Anyone who follows Thai education will recognise that our education system – passive, disengaged and aimless – is the perfect opposite of those that powered these three countries into the small club of developed countries.
This is why we love technology. “4.0 is digital!” means that we can buy a quick fix. A million computers? Ten thousand kilometres of cable? No problem. In five years, who will stop to ask: “How exactly did those billions of baht advance our development?” Does anyone remember all the P1 notebooks or ask how far they advanced education?
Yet such schemes are much more satisfying than facing up to the 50 years of high and enforced expectations, to say nothing of investment, that South Korea, Singapore and Taiwan put into schools and universities to produce graduates capable of world-quality innovation.

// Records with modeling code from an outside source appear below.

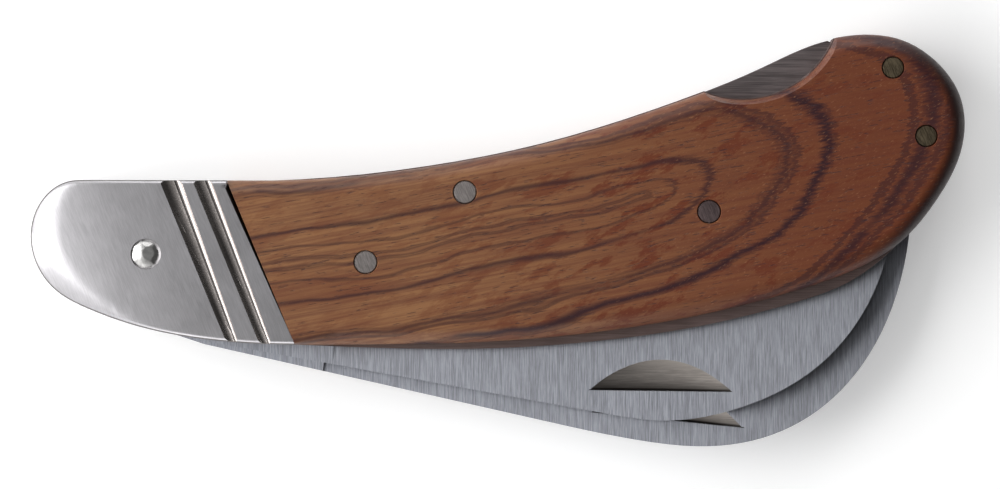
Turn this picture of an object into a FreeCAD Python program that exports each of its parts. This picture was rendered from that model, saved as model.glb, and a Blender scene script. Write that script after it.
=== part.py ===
import FreeCAD, Part

import math
import os

# Folding garden knife with two blades on one pivot: a straight-edged grafting blade in front and a
# hooked pruning blade behind it, each held by its own rocking back lock.
#
# Row frame, in millimetres. The closed knife lies flat on its rear scale: +X runs from the bolsters
# to the butt, +Y from the blades' spines to the handle's back, +Z out of the front scale. The origin
# is under the middle of the closed knife, at the height of the surface it lies on.

V = FreeCAD.Vector
OUT = "parts"

# ---------------------------------------------------------------- driving dimensions
SCALE_T = 3.6  # a wooden scale or a bolster
LINER_T = 1.0  # an outer liner
DIVIDER_T = 0.6  # the middle liner, between the two blade bays
BLADE_T = 2.0  # a blade, a lock bar and a lock spring
SIDE_GAP = 0.1  # free space on each side of what moves in a bay
PIN_R = 1.4  # handle pins
BUTT_PIN_R = 1.3
PIN_SUNK = 0.02  # how far a pin's ends lie under the wood's faces
PIN_CHAMFER = 0.08
RIVET_R = 1.6  # the shank that both blades turn on
HEAD_R = 1.85  # its peened heads
HEAD_H = 0.75
HEAD_DOME = 0.45  # height of a head's domed part
SEAT_R = 1.9  # the round seat that a head fills
RUN_FIT = 0.03  # radial clearance of a hole that turns on its pin
PUSH_FIT = 0.02  # radial clearance of a fixed pin

# places of the pins, seen from the front
PIVOT = (-43.2, -1.6)
ROCKER = (-4.0, 6.0)
MIDDLE = (-16.2, -2.6)
FULCRUM = (26.0, 3.6)
BUTT_UPPER = (48.6, 21.3)
BUTT_LOWER = (52.7, 12.9)

# heights of the layers
BAY = BLADE_T + 2 * SIDE_GAP
Z_REAR_LINER = SCALE_T
Z_REAR_BAY = Z_REAR_LINER + LINER_T
Z_DIVIDER = Z_REAR_BAY + BAY
Z_FRONT_BAY = Z_DIVIDER + DIVIDER_T
Z_FRONT_LINER = Z_FRONT_BAY + BAY
Z_FRONT_SCALE = Z_FRONT_LINER + LINER_T
THICK = Z_FRONT_SCALE + SCALE_T
MID_Z = THICK / 2

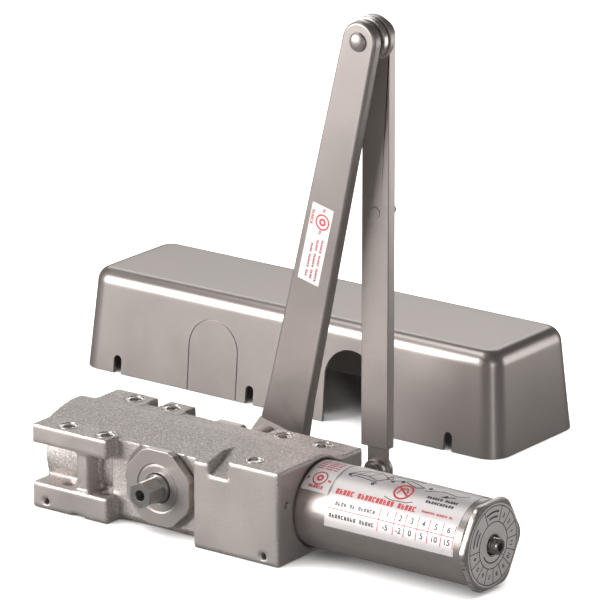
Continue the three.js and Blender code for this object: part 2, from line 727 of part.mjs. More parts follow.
function footBracket() {
  const { plate, halfLength, halfWidth: end, pinHeight, pin, screwHole } = foot;
  const earShape = new THREE.Shape();
  earShape.moveTo(-foot.ear, plate - 1);
  earShape.lineTo(foot.ear, plate - 1);
  earShape.lineTo(foot.ear, pinHeight);
  earShape.absarc(0, pinHeight, foot.ear, 0, Math.PI);
  const plateShape = new THREE.Shape();
  plateShape.absarc(halfLength - end, 0, end, -Math.PI / 2, Math.PI / 2);
  plateShape.absarc(-halfLength + end, 0, end, Math.PI / 2, (3 * Math.PI) / 2);
  const base = prism('z', plateShape, 0, plate);
  const ears = join(
    prism('y', earShape, -ear.gap - ear.thickness, -ear.gap),
    prism('y', earShape, ear.gap, ear.gap + ear.thickness),
  );
  return cut(join(base, ears),
    rod('y', pin + gap, -20, 20, [0, pinHeight], 18),
    rod('z', screwHole, -1, 10, [halfLength - end, 0], 16),
    rod('z', screwHole, -1, 10, [end - halfLength, 0], 16));
}

function footPin() {
  const outside = ear.gap + ear.thickness;
  return moved(join(rod('y', foot.pin, -outside - 1, outside + 2.6, [0, 0], 16),
    rod('y', 5.4, -outside - gap - 2, -outside - gap, [0, 0], 20)), 0, 0, foot.pinHeight);
}

function footClip() {
  const outside = ear.gap + ear.thickness + gap;
  return moved(ring('y', foot.pin + gap, 5.6, outside, outside + 1.2, [0, 0], 18),
    0, 0, foot.pinHeight);
}

// ---------------------------------------------------------------- sheet-metal cover

function roundedRectangle(halfX, halfY, radius) {
  const shape = new THREE.Shape();
  const quarter = Math.PI / 2;
  [[1, 1], [-1, 1], [-1, -1], [1, -1]].forEach(([sx, sy], i) => {
    shape.absarc(sx * (halfX - radius), sy * (halfY - radius), radius, i * quarter,
      (i + 1) * quarter);
  });
  return shape;
}

// A box with drafted sides and a rounded top edge; inset shrinks it all round.
function coverHull(inset, bottom) {
  const { length, width, height, corner, edge, draft } = cover;
  const top = height - inset;
  const round = edge - inset;
  const [halfX, halfY] = [length / 2 - inset, width / 2 - inset];
  const geometry = new THREE.ExtrudeGeometry(roundedRectangle(halfX, halfY, corner - inset), {
    depth: top - bottom - round, steps: 1, curveSegments: 6,
    bevelSize: round, bevelThickness: round, bevelOffset: -round, bevelSegments: 4,
  });
  geometry.translate(0, 0, bottom);
  const place = geometry.attributes.position;
  for (let i = 0; i < place.count; i += 1) {
    const z = Math.max(place.getZ(i), bottom);
    const lean = draft * z;
    place.setX(i, place.getX(i) * (1 - lean / halfX));
    place.setY(i, place.getY(i) * (1 - lean / halfY));
  }
  const floor = box(-length, length, -width, width, bottom - 20, bottom);
  return cut(solid(geometry), floor);
}

function archShape(centre, halfWidth, top) {
  const shape = new THREE.Shape();
  shape.moveTo(centre - halfWidth, -5);
  shape.lineTo(centre + halfWidth, -5);
  shape.lineTo(centre + halfWidth, top - halfWidth);
  shape.absarc(centre, top - halfWidth, halfWidth, 0, Math.PI);
  return shape;
}

const arch = { offset: 54.5, halfWidth: 20, top: 50, score: 0.7 };
const slots = { offsets: [24, 132], halfWidth: 3.2, top: 12 };

function coverShell() {
  const { width, wall, featureShift } = cover;
  const shell = cut(coverHull(0, 0), coverHull(wall, -2));
  const front = [-width / 2 - 1, -width / 2 + 14];
  const centres = slots.offsets.flatMap((at) => [featureShift - at, featureShift + at]);
  const slotCuts = centres.map((at) => prism('y', archShape(at, slots.halfWidth, slots.top),
    ...front));
  const opening = prism('y', archShape(featureShift + arch.offset, arch.halfWidth, arch.top),
    ...front);
  const scoreLine = cut(
    prism('y', archShape(featureShift - arch.offset, arch.halfWidth, arch.top), ...front),
    prism('y', archShape(featureShift - arch.offset, arch.halfWidth - arch.score,
      arch.top - arch.score), ...front),
    coverHull(0.5, -2),
  );
  return cut(shell, opening, scoreLine, ...slotCuts);
}

// ---------------------------------------------------------------- the assembly

add('body_casting', bodyCasting(), 'castMetal');
add('cylinder_end_plug', endPlug(), 'steel');
add('end_plug_seal', endPlugSeal(), 'rubber');
addBearings();
add('pinion_shaft', pinionShaft(), 'steel');
add('piston', pistonBody(), 'steel');
add('piston_seal', ring('x', piston.radius - 2, bore.radius - 0.15, piston.sealAt + gap,
  piston.sealAt + piston.sealWidth - gap, onAxis, 48), 'rubber');
add('check_valve_ball', checkBall(), 'steel');
add('check_valve_retainer', ring('x', 1.5, 3.1, piston.left + 0.5, piston.left + 3, onAxis, 24),
  'brass');
add('spring_follower', springFollower(), 'steel');
add('outer_spring', coilSpring(16.2, 2.1, 9, follower.to + gap, seat.from - gap, 12),
  'springSteel');
add('inner_spring', coilSpring(10.2, 1.3, 12, follower.to + 4 + gap, seat.from - gap, 10),
  'springSteel');
addSpringEnd();
addValves();

const lean = THREE.MathUtils.degToRad(arm.lean);
const elbow = { x: arm.length * Math.sin(lean), z: axisHeight + arm.length * Math.cos(lean) };

const armGroup = new THREE.Group();
armGroup.position.set(0, arm.frontY, axisHeight);
group.add(armGroup);
add('main_arm', mainArm(), 'paintedMetal', armGroup);

const hubGroup = new THREE.Group();
hubGroup.position.set(0, 0, axisHeight);
group.add(hubGroup);
add('arm_washer', ring('y', armScrewHole, 10.5, hubRear + gap, hubRear + gap + armWasher), 'steel',
  hubGroup);
add('arm_screw', armScrew(), 'darkSteel', hubGroup);

const elbowGroup = new THREE.Group();
elbowGroup.position.set(elbow.x, 0, elbow.z);
group.add(elbowGroup);
const discFront = arm.frontY + arm.thickness + gap;
add('elbow_rivet', elbowRivet(), 'machinedMetal', elbowGroup);
const discDepth = 4.2;
const spacerFront = discFront + discDepth + gap;
add('elbow_disc', ring('y', arm.eye, 13.5, discFront, discFront + discDepth), 'machinedMetal',
  elbowGroup);
add('elbow_spacer', ring('y', arm.eye, 9.5, spacerFront, spacerFront + 0.9), 'rubber', elbowGroup);

const forearmGroup = new THREE.Group();
forearmGroup.position.set(elbow.x, forearm.frontY, elbow.z);
group.add(forearmGroup);
add('forearm_channel', forearmChannel(), 'paintedMetal', forearmGroup);
add('forearm_bar', forearmBar(), 'paintedMetal', forearmGroup);
add('forearm_lock_screw', lockScrew(), 'steel', forearmGroup);
const washerFront = forearm.wall + bar.thickness + 2 * gap;
add('lock_screw_washer', moved(ring('y', 3.2, 6.6, washerFront, washerFront + 1.2), 0, 0,
  -forearm.screwAt), 'steel', forearmGroup);

const footGroup = new THREE.Group();
footGroup.position.set(elbow.x, forearm.frontY + barMiddleY, 0);
group.add(footGroup);
add('foot_bracket', footBracket(), 'paintedMetal', footGroup);
add('foot_pin', footPin(), 'steel', footGroup);
add('foot_pin_clip', footClip(), 'darkSteel', footGroup);

const coverGroup = new THREE.Group();
coverGroup.position.set(cover.centreX, cover.centreY, 0);
group.add(coverGroup);
add('cover', coverShell(), 'paintedMetal', coverGroup);

export default group;
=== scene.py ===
"""Studio view of a surface door closer that lies on its mounting face, its cover taken off behind it.

The loaded model is the frame. This script gives it its rough casting, its smooth pressed and turned
parts, its printed labels and its finishes. The object's lengths are in millimetres, and MM turns
them into the scene's metres. The studio at the end is in metres.
"""

import math

import bmesh
import bpy
from mathutils import Matrix, Vector, noise


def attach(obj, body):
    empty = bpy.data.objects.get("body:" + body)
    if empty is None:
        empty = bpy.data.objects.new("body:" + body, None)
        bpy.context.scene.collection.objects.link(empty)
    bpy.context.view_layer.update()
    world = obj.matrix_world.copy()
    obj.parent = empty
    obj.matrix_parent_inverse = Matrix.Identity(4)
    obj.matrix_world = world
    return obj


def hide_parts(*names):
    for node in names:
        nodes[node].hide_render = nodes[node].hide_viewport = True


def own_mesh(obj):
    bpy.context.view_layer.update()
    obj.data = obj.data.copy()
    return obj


MM = 0.001
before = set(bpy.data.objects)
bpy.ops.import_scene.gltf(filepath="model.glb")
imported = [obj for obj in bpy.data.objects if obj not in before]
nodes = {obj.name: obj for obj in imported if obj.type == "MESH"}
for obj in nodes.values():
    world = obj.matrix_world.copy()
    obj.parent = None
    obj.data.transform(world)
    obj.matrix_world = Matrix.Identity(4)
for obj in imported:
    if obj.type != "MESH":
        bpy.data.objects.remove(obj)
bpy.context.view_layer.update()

AXIS_Z = 29.0  # height of the cylinder and pinion axes
AXIS_CENTRE = (0, 0, AXIS_Z)

# ---------------------------------------------------------------- materials


class Finish:
    """A material under construction: its nodes, and short ways to add and join them."""

    def __init__(self, name, **shader_values):
        self.material = bpy.data.materials.new(name)
        self.material.use_nodes = True
        self.tree = self.material.node_tree
        self.shader = self.tree.nodes["Principled BSDF"]
        for socket, value in shader_values.items():
            self.shader.inputs[socket.replace("_", " ")].default_value = value
        self.place = self.add("ShaderNodeTexCoord").outputs["Object"]

    def add(self, kind, sockets=None, **settings):
        node = self.tree.nodes.new(kind)
        for key, value in settings.items():
            setattr(node, key, value)
        for key, value in (sockets or {}).items():
            if isinstance(value, bpy.types.NodeSocket):
                self.tree.links.new(value, node.inputs[key])
            else:
                node.inputs[key].default_value = value
        return node

    def stretched(self, scale=(1, 1, 1), location=(0, 0, 0)):
        sockets = {"Vector": self.place, "Scale": scale, "Location": location}
        return self.add("ShaderNodeMapping", sockets).outputs["Vector"]

    def noise(self, scale, detail=3, rough=0.55, vector=None):
        sockets = {"Vector": vector or self.place, "Scale": scale, "Detail": detail, "Roughness": rough}
        return self.add("ShaderNodeTexNoise", sockets).outputs["Fac"]

    def math(self, operation, a, b):
        return self.add("ShaderNodeMath", {0: a, 1: b}, operation=operation).outputs[0]

    def blend(self, a, b, share):
        """A share of a and the rest of b."""
        return self.math("ADD", self.math("MULTIPLY", a, share), self.math("MULTIPLY", b, 1 - share))

    def between(self, factor, low, high, start=0.3, end=0.7):
        sockets = {"Value": factor, "From Min": start, "From Max": end, "To Min": low, "To Max": high}
        return self.add("ShaderNodeMapRange", sockets).outputs["Result"]

    def ramp(self, factor, stops):
        node = self.add("ShaderNodeValToRGB", {"Fac": factor})
        elements = node.color_ramp.elements
        while len(elements) < len(stops):
            elements.new(0.5)
        for element, (position, colour) in zip(elements, stops):
            element.position = position
            element.color = (*colour, 1)
        return node.outputs["Color"]

    def mix(self, factor, a, b):
        node = self.add("ShaderNodeMix", {"Factor": factor}, data_type="RGBA")
        colour_a, colour_b = node.inputs[6], node.inputs[7]
        for socket, value in ((colour_a, a), (colour_b, b)):
            if isinstance(value, bpy.types.NodeSocket):
                self.tree.links.new(value, socket)
            else:
                socket.default_value = (*value, 1)
        return node.outputs[2]

    def bump(self, height, strength, distance):
        sockets = {"Height": height, "Strength": strength, "Distance": distance}
        self.to("Normal", self.add("ShaderNodeBump", sockets).outputs["Normal"])

    def to(self, socket, value):
        self.tree.links.new(value, self.shader.inputs[socket])


def shade(colour, factor):
    return tuple(min(1.0, channel * factor) for channel in colour)


def satin(name, colour, metallic=0.75, roughness=0.4, grain=1400, cloud=16, spread=0.12, bump=0.12,
          stretch=(1, 1, 1)):
    """Paint or plain metal: a fine grain over a slow cloud, in colour, gloss and height."""
    finish = Finish(name, Metallic=metallic)
    vector = finish.stretched(stretch)
    fine = finish.noise(grain, 2, 0.6, vector)
    slow = finish.noise(cloud, 4, 0.6)
    both = finish.blend(fine, slow, 0.55)
    stops = [(0.3, shade(colour, 1 - spread)), (0.5, colour), (0.7, shade(colour, 1 + spread))]
    finish.to("Base Color", finish.ramp(both, stops))
    finish.to("Roughness", finish.between(both, roughness - 0.06, roughness + 0.06))
    finish.bump(fine, bump, 0.05 * MM)
    return finish.material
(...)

According to Unesco, two-thirds of Thai high school students are not capable of the basic maths necessary to function in daily life!
In universities? Among the top 100 research universities in Asia, South Korea, Singapore and Taiwan boast 26, including four of the top 10. (Singapore National University ranks 26th in the world; Thailand does not have a university ranked in the top 500.)
We are stuck in the ranks of the middle-income not because we are not digital enough; we are stuck here because development does not rank high among our real priorities. Until we decide to put the nation first, to make development the real priority, we will keep ourselves right where we are, digital or not.
Michael Shafer is director of the Warm Heart Foundation based in A Phrao, Chiang Mai.